Vanity Fair: “There is no poor people’s PAC”: The New York mayor’s race cash grab is in full swing
By Chris Smith
Money is a strange thing in political campaigns. Being the richest candidate in the race hardly guarantees victory, or else someone like Tom Steyer would have been the 2020 Democratic presidential nominee. Joe Biden lagged badly in fundraising for most of the primary season. Now he’s the 46th president.
The dynamic in New York City mayoral races is even more confusing. Mike Bloomberg spent $261 million and bought himself three consecutive terms; his successor, Bill de Blasio, took the decisive 2013 Democratic primary despite raising a paltry $4.9 million, well behind the hauls of Christine Quinn and Anthony Weiner. Now the contest to succeed de Blasio is reshaping the money war yet again…

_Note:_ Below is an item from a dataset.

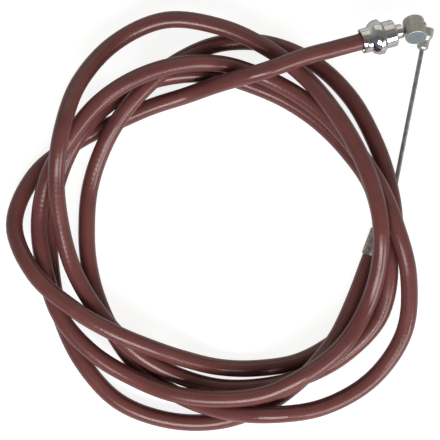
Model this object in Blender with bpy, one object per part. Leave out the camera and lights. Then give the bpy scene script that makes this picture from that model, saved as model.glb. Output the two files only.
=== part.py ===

Last month the co-manager of Yang’s campaign, Chris Coffey, told me his biggest worry down the stretch was that super PACs, also known as independent expenditures, would dump money into ads attacking Yang. “The unknown is, okay, what happens if someone does a $20 million I.E. for Ray McGuire, or what if Shaun Donovan’s dad decides to do $5 million?” Coffey said. “And what if they say the only way we can win is to aim it against Yang, and all of a sudden there’s millions of dollars in TV ads coming in against Andrew?” Luckily for Yang, Lis Smith is riding to the rescue: The dynamo operative who was instrumental in Pete Buttigieg’s presidential run is organizing a pro-Yang super PAC with a goal of raising at least $6 million to make sure Yang’s message isn’t “drowned out by millions of dollars in negativity.” A second Yang-friendly vehicle, Future Forward NYC, is aiming for more than $7 million.